CO2 is already being used in mosquito traps and traps containing human odours are also in development. But this new strategy would mask the presence of humans, say the researchers.

"The idea is to be able to disable large numbers of mosquitoes from finding human beings and mask a large area such as a backyard or an abode like a hut," said Anandasankar Ray, co-author of the paper, published in Nature this month (2 June), and an entomologist at the University of California, Riverside, United States.

The researchers knew that fruit flies, which have similar CO2 receptors to mosquitoes, are attracted to ripe fruits — even though such fruits emit CO2, which normally repels the flies. They found that ripe fruit also emits certain molecules that block fruit flies’ CO2 detection, and identified several compounds that have the same effect on mosquitoes.

The team first tested the molecules in a wind tunnel, in which CO2 was released at one end and mosquitoes at the other. The mosquitoes exposed to inhibitory molecules before being released got lost along the way.

They then tested the odours in a large enclosure at the Nairobi-based International Centre for Insect Ecology and Physiology. Mosquitoes were released overnight into an enclosure of huts containing either attractive CO2 or a combination of CO2 and the newly discovered molecules. The following morning, the huts containing the molecules contained half as many mosquitoes as those in the unprotected huts.

"[The chemicals] are simple molecules that are inexpensive to purchase," said Ray. They come from natural sources, such as fruits and leaves, but could be synthesised in a laboratory if used for mosquito control, he added.

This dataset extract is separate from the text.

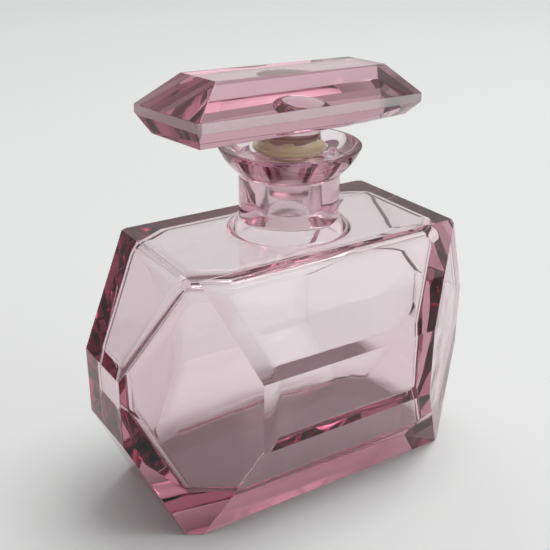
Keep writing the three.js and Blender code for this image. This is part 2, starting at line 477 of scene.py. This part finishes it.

The resulting approach, Ray said, is effective even when it uses very low concentrations of the chemicals and small containers — offering an alternative to the expensive CO2 cylinders used in common traps.

Repellent technologies have been used in Africa for decades, but they have been kept out of reach of the poor because of high costs, said Elizabeth Juma, head of the department of malaria control in Kenya’s ministry of public health.

She cautioned that as blood is critical to mosquitoes’ survival, they may eventually find a way to overcome such repellents.

Ray said the traps will need further research — large-scale field trials and safety analyses — before they are ready for commercial production, but he has started working with a US-based company to produce the traps cheaply on a commercial basis.